[DATA LINES start]

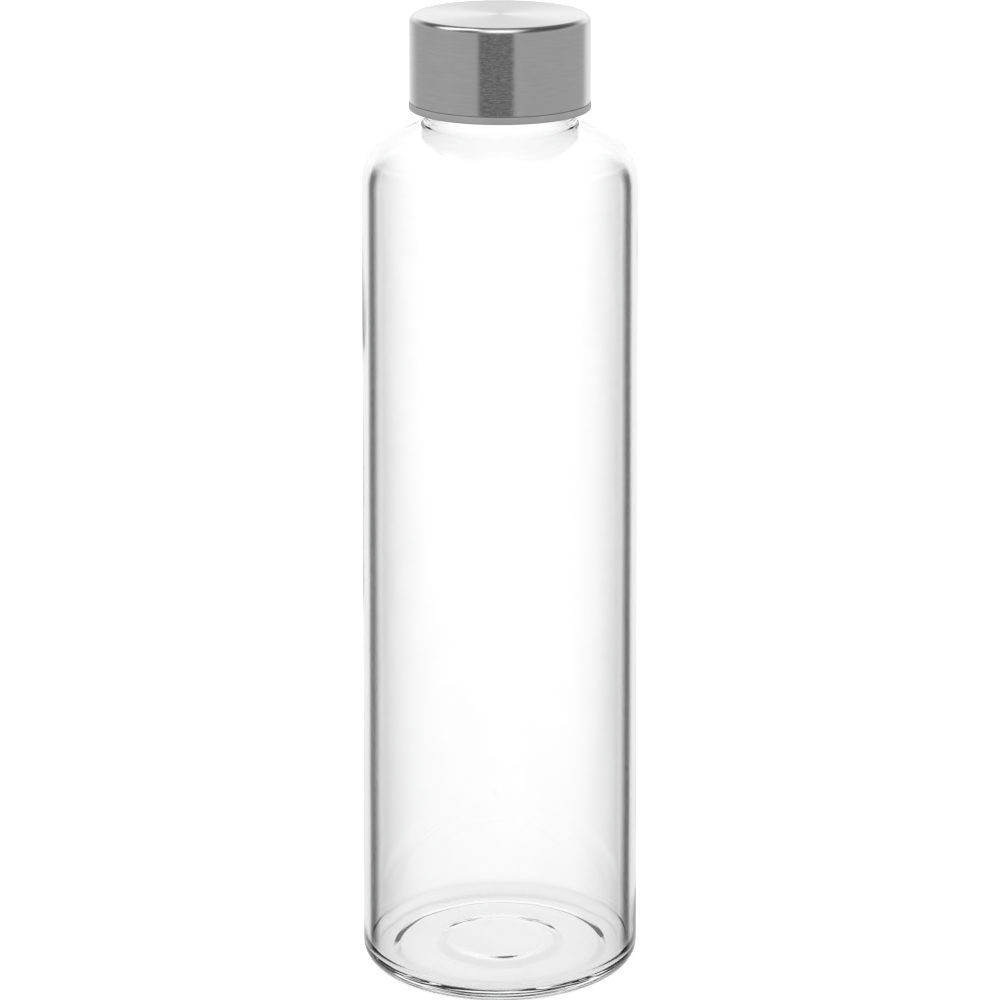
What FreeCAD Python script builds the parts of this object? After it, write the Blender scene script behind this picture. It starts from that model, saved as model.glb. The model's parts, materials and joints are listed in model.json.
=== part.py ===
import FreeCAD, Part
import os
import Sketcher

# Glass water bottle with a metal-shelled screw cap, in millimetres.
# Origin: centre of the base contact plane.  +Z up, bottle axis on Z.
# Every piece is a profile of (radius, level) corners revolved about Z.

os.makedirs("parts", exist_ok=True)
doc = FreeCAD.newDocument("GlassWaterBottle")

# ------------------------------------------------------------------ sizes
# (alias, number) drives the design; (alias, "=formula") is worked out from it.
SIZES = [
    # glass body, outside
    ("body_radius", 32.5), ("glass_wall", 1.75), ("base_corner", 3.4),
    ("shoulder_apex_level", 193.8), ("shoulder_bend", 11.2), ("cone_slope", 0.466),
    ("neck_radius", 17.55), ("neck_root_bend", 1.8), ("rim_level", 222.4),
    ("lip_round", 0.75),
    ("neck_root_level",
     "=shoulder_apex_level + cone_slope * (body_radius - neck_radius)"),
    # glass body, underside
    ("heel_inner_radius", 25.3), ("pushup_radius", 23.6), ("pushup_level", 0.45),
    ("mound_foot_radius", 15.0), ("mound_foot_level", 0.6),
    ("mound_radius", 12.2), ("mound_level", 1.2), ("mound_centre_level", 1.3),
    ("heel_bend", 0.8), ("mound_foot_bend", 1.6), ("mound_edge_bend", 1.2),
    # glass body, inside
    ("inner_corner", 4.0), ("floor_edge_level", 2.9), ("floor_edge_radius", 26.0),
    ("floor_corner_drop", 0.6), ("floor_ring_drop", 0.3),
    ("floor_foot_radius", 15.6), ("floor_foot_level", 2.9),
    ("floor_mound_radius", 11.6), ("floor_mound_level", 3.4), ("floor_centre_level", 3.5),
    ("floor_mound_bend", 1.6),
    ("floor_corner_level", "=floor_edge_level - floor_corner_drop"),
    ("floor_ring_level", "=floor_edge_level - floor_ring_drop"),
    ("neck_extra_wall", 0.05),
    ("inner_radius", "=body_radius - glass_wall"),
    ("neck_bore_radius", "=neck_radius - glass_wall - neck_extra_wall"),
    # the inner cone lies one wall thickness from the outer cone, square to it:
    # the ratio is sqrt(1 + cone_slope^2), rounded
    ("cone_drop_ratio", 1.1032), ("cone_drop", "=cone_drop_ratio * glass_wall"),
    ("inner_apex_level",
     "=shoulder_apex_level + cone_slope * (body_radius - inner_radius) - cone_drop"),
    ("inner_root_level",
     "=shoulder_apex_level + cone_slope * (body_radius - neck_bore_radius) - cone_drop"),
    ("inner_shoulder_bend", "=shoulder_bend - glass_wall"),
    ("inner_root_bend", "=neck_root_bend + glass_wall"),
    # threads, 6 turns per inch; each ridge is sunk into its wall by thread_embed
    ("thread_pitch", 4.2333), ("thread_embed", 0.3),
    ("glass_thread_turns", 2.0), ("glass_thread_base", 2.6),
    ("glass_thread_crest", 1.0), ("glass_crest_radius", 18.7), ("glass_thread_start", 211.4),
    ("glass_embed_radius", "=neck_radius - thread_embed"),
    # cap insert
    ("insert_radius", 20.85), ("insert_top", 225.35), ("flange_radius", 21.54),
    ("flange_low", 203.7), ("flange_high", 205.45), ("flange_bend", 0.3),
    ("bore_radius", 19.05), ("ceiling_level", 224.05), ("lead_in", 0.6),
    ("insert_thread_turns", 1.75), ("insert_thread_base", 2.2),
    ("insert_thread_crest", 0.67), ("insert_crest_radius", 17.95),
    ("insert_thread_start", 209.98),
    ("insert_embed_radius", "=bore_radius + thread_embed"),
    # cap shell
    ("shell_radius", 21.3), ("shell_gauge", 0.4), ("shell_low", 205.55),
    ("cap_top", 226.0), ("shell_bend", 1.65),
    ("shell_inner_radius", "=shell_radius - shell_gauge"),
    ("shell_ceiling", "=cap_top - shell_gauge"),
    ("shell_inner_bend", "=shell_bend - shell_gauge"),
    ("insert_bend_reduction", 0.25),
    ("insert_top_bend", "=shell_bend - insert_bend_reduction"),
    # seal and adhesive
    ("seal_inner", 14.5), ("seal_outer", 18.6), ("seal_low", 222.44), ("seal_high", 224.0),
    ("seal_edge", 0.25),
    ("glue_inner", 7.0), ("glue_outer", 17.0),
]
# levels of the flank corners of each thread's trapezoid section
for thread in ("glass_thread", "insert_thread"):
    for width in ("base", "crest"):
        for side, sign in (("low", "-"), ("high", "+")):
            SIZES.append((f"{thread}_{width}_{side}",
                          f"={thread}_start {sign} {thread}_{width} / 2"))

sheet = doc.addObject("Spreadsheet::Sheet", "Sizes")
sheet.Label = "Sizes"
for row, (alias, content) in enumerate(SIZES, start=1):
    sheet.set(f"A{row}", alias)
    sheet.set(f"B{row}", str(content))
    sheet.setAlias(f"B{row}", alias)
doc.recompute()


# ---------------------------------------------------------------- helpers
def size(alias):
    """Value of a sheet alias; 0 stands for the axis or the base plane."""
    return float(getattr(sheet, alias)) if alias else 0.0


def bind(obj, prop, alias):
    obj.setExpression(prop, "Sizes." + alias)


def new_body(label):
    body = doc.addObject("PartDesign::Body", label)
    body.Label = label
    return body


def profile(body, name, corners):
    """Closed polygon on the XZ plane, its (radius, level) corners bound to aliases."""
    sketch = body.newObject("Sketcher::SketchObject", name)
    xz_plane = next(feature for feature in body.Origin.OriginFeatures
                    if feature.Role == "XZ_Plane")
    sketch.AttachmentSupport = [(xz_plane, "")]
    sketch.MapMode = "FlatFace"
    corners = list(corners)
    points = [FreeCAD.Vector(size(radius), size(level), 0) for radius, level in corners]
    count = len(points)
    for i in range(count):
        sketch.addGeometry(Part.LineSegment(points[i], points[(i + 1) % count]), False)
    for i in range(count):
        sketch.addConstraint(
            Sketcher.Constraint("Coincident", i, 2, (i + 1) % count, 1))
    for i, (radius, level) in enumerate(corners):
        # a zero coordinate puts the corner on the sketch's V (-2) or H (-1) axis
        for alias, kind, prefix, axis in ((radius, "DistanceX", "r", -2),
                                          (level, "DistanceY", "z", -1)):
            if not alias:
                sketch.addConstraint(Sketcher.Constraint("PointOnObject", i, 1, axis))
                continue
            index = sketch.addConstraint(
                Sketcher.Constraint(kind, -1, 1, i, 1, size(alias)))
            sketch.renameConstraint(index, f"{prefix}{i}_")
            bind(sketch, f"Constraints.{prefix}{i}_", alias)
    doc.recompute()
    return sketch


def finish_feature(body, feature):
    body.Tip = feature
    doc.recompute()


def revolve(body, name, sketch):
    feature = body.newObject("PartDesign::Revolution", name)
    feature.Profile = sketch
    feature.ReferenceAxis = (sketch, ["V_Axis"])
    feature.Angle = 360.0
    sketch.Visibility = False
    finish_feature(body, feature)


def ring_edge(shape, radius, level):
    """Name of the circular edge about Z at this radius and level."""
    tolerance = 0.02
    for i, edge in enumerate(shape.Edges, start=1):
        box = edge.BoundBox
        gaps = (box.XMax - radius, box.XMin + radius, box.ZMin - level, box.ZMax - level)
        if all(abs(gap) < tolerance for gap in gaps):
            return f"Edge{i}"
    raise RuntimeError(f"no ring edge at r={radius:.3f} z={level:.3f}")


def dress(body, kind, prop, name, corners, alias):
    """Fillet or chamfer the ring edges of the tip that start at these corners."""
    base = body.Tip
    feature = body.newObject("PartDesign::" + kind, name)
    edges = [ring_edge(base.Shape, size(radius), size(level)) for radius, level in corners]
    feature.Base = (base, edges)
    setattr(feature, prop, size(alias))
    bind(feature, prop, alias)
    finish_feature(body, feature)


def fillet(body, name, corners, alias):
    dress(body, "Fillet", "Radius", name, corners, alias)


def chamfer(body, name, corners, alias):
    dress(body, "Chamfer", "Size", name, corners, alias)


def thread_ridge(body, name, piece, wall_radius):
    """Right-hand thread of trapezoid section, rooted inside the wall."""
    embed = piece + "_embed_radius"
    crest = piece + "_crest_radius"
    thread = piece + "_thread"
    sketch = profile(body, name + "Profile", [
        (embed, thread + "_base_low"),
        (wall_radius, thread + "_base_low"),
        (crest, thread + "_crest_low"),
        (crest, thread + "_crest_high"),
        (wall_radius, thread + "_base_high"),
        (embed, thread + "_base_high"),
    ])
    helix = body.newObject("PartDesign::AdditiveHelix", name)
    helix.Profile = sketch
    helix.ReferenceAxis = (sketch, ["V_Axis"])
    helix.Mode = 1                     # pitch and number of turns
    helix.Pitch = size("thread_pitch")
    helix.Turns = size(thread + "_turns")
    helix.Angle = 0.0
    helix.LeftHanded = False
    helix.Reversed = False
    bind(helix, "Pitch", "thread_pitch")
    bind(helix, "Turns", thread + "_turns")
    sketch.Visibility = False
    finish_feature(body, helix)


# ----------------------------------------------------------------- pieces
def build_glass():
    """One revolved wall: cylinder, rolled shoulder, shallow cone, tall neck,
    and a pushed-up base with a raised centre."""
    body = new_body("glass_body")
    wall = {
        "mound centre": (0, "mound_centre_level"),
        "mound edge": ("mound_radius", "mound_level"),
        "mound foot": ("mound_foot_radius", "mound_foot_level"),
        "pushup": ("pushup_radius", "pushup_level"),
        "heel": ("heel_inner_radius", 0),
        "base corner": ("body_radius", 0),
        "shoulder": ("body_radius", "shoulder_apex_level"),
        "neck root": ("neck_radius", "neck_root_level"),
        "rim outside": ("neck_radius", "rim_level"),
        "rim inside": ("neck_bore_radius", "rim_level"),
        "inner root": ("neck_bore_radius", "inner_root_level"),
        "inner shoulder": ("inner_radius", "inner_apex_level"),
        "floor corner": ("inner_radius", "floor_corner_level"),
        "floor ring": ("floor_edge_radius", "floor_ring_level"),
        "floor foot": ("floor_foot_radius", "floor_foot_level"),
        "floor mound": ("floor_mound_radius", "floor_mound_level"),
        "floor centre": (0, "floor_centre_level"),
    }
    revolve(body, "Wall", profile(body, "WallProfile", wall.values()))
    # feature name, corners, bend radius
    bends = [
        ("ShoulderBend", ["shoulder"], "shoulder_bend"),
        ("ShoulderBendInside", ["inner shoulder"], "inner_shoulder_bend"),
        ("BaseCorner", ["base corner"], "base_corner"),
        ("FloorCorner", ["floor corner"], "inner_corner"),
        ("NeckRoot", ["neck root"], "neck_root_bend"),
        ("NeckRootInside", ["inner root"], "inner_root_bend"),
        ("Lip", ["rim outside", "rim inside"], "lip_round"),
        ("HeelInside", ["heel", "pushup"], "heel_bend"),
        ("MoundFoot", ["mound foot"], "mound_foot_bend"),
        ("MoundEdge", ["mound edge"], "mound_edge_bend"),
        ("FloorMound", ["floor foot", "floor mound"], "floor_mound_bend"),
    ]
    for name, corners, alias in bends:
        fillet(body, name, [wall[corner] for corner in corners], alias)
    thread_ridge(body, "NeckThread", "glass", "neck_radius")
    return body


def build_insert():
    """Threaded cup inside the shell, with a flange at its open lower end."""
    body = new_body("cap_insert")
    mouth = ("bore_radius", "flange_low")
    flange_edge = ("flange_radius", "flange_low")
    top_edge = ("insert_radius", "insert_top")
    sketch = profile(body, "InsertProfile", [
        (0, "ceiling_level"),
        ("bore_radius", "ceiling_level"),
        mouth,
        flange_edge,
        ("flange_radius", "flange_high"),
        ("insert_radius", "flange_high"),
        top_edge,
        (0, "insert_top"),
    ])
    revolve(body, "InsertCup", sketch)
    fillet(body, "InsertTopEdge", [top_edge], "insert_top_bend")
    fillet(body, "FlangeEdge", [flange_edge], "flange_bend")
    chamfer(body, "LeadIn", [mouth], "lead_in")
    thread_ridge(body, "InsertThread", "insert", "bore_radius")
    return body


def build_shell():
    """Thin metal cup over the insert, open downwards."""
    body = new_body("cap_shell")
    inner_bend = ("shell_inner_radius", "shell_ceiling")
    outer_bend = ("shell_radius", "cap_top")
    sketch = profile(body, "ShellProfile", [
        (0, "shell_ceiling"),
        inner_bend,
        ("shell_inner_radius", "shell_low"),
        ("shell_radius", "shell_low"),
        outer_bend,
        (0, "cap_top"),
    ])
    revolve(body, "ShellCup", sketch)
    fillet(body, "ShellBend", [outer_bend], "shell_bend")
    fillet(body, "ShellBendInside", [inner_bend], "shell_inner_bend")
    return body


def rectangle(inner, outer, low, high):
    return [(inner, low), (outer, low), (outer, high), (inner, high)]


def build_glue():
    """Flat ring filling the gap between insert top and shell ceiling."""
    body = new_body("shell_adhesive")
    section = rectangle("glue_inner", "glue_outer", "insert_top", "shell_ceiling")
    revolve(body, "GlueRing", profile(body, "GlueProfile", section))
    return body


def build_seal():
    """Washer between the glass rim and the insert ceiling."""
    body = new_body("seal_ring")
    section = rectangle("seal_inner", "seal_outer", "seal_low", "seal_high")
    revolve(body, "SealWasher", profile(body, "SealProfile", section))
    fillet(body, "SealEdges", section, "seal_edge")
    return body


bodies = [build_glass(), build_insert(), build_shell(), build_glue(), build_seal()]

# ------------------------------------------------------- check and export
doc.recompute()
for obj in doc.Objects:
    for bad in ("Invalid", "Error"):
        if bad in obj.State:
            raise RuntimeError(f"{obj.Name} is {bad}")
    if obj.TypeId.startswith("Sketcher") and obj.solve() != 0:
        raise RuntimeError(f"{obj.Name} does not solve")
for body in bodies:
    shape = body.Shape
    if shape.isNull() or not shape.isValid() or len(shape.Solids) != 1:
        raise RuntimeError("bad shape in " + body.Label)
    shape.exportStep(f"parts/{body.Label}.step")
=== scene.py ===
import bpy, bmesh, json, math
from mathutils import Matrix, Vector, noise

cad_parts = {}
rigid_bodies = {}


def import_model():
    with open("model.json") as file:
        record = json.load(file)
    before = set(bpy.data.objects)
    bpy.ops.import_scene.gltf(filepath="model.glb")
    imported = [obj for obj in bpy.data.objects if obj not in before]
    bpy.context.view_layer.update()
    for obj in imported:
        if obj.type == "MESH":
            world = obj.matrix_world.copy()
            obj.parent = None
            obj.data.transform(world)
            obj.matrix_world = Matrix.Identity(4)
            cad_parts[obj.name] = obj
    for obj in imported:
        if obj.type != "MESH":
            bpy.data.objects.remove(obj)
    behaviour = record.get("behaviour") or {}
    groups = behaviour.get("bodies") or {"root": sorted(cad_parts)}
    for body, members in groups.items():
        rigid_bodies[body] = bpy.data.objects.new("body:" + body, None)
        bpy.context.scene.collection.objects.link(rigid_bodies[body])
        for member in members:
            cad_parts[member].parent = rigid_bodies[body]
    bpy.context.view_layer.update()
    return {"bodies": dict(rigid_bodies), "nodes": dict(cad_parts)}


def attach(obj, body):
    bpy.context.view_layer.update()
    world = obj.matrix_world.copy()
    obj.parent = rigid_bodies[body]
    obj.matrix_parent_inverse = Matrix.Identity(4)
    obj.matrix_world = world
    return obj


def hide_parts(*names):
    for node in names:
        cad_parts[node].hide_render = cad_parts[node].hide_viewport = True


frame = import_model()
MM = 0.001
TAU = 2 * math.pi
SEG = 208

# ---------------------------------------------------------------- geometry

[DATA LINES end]

- **WHAT THE TASK ASKS**
Exactly repeat the lines from the line with "build_shell(), build_glue(), build_seal()]" to the line with "for body, members", including both, and output nothing else.

- **RESULT FOR THIS EXERCISE**
bodies = [build_glass(), build_insert(), build_shell(), build_glue(), build_seal()]

# ------------------------------------------------------- check and export
doc.recompute()
for obj in doc.Objects:
    for bad in ("Invalid", "Error"):
        if bad in obj.State:
            raise RuntimeError(f"{obj.Name} is {bad}")
    if obj.TypeId.startswith("Sketcher") and obj.solve() != 0:
        raise RuntimeError(f"{obj.Name} does not solve")
for body in bodies:
    shape = body.Shape
    if shape.isNull() or not shape.isValid() or len(shape.Solids) != 1:
        raise RuntimeError("bad shape in " + body.Label)
    shape.exportStep(f"parts/{body.Label}.step")
=== scene.py ===
import bpy, bmesh, json, math
from mathutils import Matrix, Vector, noise

cad_parts = {}
rigid_bodies = {}


def import_model():
    with open("model.json") as file:
        record = json.load(file)
    before = set(bpy.data.objects)
    bpy.ops.import_scene.gltf(filepath="model.glb")
    imported = [obj for obj in bpy.data.objects if obj not in before]
    bpy.context.view_layer.update()
    for obj in imported:
        if obj.type == "MESH":
            world = obj.matrix_world.copy()
            obj.parent = None
            obj.data.transform(world)
            obj.matrix_world = Matrix.Identity(4)
            cad_parts[obj.name] = obj
    for obj in imported:
        if obj.type != "MESH":
            bpy.data.objects.remove(obj)
    behaviour = record.get("behaviour") or {}
    groups = behaviour.get("bodies") or {"root": sorted(cad_parts)}
    for body, members in groups.items():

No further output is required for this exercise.